What to do: Count each line below that has "data" anywhere in it. Answer with the total alone.

Information shown:
** start **
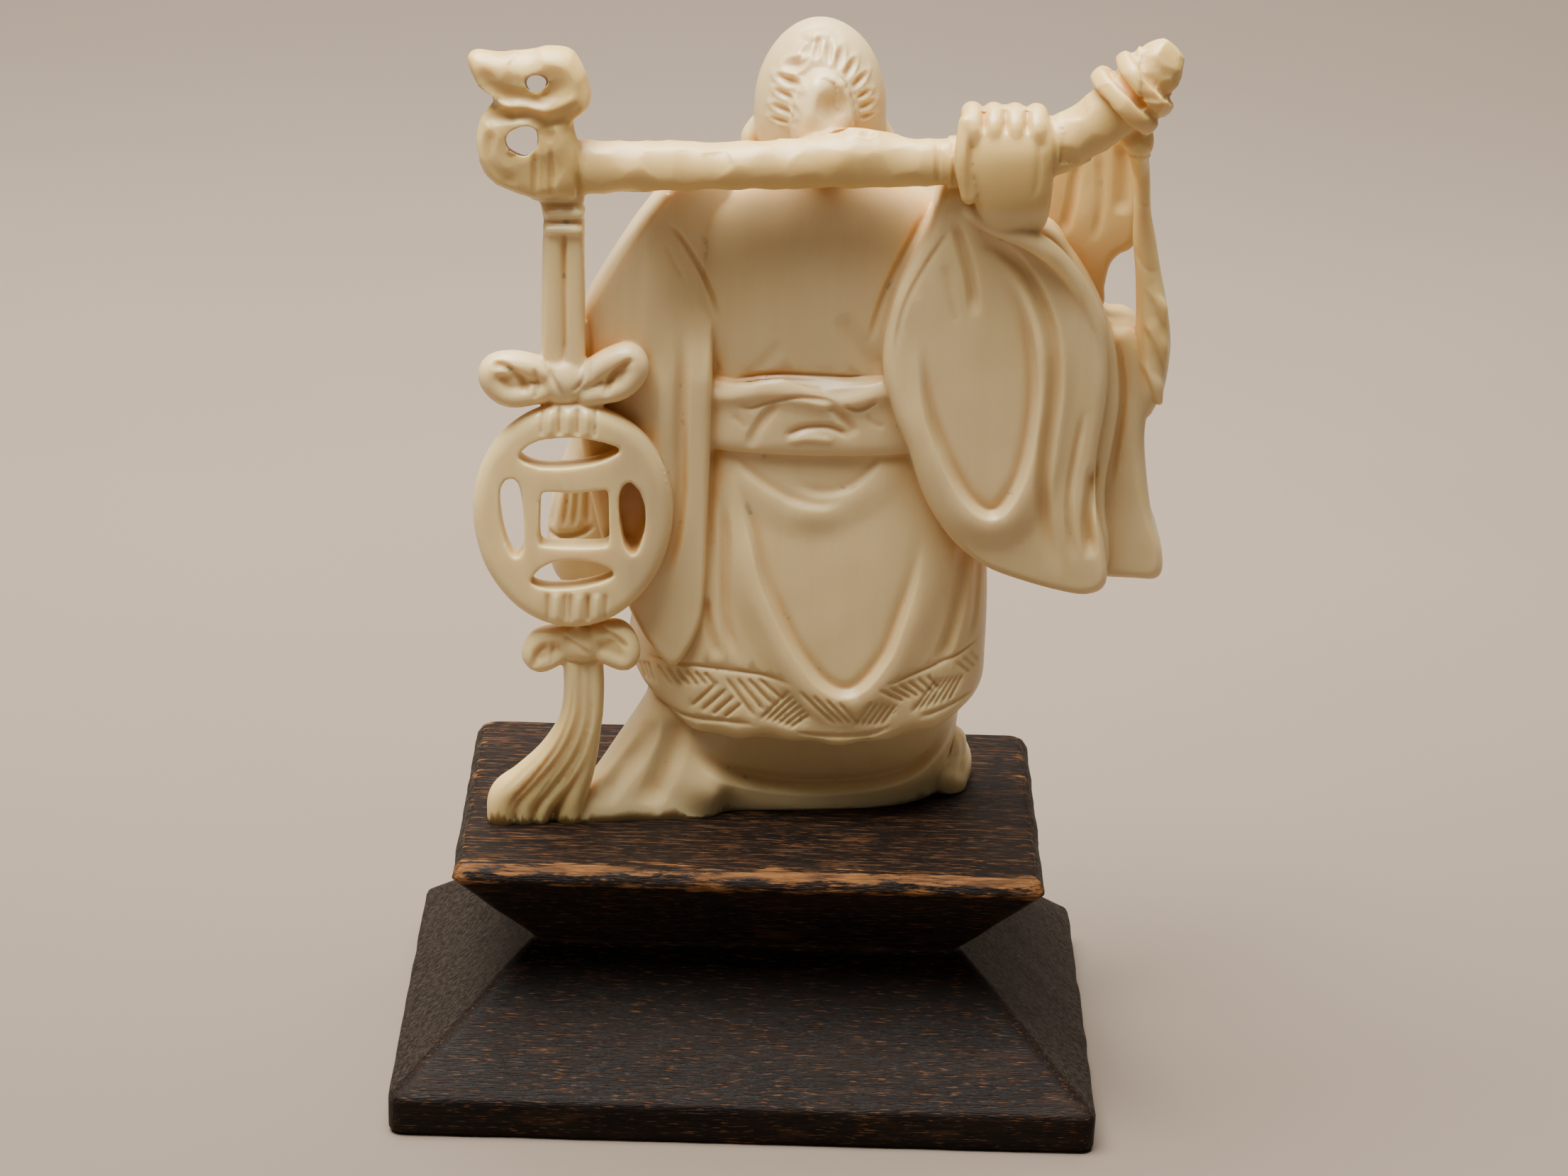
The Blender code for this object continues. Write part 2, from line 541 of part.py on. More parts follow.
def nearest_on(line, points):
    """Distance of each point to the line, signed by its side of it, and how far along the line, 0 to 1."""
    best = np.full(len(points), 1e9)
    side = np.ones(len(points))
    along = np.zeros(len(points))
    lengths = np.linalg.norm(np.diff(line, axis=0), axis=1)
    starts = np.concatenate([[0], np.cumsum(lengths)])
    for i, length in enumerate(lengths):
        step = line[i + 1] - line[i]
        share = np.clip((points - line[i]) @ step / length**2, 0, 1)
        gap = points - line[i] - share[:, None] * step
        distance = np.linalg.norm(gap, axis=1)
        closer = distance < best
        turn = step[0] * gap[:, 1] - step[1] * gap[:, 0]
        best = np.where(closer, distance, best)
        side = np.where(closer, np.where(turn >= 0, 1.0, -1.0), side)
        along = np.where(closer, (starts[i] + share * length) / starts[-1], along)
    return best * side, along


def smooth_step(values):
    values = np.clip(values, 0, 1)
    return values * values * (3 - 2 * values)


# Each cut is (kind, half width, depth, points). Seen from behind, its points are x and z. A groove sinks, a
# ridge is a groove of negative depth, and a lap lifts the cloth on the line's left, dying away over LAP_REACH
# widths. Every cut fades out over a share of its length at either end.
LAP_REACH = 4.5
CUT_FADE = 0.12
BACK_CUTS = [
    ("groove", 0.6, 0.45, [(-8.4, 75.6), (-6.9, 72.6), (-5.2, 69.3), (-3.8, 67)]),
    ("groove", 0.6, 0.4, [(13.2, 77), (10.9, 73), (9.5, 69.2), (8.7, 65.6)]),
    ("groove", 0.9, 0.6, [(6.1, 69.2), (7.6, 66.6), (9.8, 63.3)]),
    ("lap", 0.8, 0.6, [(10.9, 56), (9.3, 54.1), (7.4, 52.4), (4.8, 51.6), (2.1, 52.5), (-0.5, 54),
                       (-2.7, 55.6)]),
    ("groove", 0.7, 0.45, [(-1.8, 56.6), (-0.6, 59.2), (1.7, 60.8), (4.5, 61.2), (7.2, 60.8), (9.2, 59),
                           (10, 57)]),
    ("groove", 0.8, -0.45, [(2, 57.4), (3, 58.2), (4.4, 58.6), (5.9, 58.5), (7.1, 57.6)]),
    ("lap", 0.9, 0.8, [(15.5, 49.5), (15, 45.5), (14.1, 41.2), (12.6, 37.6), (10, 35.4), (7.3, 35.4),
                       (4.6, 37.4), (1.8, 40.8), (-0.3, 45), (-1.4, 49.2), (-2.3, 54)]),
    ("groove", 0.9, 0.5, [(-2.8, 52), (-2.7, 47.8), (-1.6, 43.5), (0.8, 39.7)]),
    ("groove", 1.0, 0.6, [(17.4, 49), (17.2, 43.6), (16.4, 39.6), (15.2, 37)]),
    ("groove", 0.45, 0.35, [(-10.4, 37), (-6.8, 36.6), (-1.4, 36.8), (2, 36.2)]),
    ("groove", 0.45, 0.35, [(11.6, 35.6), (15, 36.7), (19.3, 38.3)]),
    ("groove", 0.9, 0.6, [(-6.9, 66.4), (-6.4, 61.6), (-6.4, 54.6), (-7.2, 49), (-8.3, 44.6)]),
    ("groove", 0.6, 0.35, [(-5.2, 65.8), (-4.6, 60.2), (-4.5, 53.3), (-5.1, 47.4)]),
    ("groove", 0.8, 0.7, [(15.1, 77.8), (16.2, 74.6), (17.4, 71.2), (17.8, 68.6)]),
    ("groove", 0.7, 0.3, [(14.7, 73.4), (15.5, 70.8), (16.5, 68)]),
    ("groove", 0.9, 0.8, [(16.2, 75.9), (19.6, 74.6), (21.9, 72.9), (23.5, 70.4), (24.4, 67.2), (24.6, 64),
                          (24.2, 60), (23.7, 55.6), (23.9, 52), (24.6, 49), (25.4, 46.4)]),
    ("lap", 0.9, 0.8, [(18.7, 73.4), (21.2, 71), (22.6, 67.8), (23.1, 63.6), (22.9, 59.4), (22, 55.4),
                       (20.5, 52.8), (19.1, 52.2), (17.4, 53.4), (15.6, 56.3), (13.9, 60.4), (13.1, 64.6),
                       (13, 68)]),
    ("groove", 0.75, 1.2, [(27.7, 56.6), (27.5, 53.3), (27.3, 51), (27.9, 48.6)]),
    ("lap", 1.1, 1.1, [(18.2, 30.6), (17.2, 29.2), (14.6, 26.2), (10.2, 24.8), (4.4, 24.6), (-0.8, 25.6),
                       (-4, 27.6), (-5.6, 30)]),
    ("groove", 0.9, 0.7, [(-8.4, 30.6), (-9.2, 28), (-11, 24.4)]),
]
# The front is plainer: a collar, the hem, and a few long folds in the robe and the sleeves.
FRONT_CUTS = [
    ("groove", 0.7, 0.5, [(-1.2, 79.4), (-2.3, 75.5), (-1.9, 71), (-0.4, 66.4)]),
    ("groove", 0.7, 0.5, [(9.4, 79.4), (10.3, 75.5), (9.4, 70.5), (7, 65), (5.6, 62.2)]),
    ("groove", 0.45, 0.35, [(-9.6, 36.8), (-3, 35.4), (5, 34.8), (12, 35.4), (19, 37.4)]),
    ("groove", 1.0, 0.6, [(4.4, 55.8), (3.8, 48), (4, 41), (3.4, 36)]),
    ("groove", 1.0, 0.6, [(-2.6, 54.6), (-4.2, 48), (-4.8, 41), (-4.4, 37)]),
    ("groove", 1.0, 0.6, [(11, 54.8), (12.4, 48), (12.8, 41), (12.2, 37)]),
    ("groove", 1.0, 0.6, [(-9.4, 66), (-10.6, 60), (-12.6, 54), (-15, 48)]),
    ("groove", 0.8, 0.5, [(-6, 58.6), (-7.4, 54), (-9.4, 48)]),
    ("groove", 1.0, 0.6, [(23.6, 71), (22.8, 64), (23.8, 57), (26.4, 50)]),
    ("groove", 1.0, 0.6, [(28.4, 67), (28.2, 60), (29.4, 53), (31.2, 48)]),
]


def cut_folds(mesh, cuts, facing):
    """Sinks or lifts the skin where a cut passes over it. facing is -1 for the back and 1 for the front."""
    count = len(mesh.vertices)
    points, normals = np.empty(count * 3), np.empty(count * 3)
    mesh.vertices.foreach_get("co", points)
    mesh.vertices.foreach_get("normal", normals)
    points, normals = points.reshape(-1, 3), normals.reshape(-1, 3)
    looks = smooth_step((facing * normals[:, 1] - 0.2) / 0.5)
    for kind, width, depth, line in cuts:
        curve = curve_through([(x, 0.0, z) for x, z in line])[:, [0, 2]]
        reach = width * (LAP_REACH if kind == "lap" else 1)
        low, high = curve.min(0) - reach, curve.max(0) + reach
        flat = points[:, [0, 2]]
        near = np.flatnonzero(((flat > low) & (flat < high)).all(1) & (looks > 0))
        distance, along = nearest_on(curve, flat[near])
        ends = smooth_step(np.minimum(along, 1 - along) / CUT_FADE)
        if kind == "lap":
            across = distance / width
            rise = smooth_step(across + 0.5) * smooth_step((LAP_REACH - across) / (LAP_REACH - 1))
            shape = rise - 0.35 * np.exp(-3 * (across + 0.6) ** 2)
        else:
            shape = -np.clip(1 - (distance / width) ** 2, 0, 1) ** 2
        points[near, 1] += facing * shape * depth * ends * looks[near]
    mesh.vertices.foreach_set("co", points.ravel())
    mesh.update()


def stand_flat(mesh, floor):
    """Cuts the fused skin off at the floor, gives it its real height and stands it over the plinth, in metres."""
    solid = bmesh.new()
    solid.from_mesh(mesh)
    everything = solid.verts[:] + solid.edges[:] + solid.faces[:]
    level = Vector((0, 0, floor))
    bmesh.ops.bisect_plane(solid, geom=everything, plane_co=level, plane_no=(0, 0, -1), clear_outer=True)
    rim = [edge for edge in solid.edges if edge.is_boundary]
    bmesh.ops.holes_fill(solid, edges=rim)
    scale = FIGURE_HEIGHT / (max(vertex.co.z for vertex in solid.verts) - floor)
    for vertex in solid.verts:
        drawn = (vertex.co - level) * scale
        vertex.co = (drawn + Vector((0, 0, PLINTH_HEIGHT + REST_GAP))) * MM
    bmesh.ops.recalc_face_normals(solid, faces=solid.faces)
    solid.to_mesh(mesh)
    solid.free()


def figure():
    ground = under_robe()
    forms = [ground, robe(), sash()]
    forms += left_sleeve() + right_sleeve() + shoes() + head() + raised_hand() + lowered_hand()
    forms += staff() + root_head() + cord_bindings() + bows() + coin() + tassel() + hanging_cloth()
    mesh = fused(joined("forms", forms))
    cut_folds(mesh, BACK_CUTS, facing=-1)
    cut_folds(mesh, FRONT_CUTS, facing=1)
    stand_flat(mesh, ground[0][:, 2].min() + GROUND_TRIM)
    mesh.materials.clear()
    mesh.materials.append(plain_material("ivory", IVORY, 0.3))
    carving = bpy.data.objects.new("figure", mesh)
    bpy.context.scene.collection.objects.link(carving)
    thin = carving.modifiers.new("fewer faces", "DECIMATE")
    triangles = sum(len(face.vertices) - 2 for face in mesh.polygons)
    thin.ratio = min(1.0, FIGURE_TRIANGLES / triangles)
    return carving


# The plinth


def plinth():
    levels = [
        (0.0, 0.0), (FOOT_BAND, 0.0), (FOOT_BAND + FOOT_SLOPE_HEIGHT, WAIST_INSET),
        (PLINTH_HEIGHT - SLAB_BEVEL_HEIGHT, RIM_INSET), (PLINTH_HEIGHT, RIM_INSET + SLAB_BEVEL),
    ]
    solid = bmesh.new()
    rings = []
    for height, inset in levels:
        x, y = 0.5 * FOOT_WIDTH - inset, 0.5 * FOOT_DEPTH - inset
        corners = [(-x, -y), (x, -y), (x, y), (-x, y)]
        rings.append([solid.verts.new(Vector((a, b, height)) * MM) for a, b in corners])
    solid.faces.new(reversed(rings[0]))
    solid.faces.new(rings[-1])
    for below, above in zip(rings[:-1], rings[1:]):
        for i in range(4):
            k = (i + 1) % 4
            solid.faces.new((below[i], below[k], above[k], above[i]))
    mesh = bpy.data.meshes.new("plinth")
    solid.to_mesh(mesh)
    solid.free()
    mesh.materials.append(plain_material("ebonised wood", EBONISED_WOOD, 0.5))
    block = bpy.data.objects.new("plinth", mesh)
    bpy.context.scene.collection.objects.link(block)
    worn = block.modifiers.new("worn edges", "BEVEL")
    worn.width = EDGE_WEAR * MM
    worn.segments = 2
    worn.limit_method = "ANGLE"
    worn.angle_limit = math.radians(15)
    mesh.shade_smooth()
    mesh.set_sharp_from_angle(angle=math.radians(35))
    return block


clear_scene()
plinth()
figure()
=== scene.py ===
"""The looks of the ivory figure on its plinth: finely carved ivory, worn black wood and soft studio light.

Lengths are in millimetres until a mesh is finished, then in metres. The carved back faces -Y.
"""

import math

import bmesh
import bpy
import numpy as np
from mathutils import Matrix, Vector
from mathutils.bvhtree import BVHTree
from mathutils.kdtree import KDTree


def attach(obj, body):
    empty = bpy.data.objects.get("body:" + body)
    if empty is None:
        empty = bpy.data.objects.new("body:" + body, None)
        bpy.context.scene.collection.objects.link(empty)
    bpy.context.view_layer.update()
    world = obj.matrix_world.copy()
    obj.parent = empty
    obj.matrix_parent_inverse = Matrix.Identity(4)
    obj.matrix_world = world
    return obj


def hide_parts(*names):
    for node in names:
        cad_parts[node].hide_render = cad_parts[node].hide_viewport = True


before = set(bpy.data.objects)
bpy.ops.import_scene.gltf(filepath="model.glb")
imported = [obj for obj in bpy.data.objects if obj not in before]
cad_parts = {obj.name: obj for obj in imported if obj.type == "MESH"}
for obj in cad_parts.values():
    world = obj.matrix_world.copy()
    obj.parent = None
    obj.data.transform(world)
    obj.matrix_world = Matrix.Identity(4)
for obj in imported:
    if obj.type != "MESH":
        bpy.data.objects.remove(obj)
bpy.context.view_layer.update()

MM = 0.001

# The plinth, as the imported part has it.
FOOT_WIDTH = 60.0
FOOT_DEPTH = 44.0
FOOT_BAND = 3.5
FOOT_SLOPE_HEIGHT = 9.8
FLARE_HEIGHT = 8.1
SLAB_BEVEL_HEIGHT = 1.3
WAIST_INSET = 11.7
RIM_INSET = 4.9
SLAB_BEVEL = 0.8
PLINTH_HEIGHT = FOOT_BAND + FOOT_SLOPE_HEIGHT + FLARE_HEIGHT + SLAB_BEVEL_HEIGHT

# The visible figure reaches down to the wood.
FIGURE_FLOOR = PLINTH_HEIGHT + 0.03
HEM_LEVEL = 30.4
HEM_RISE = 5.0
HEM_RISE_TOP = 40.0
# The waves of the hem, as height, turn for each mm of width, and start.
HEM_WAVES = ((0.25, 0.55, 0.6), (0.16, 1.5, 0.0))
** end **
Task solution: 9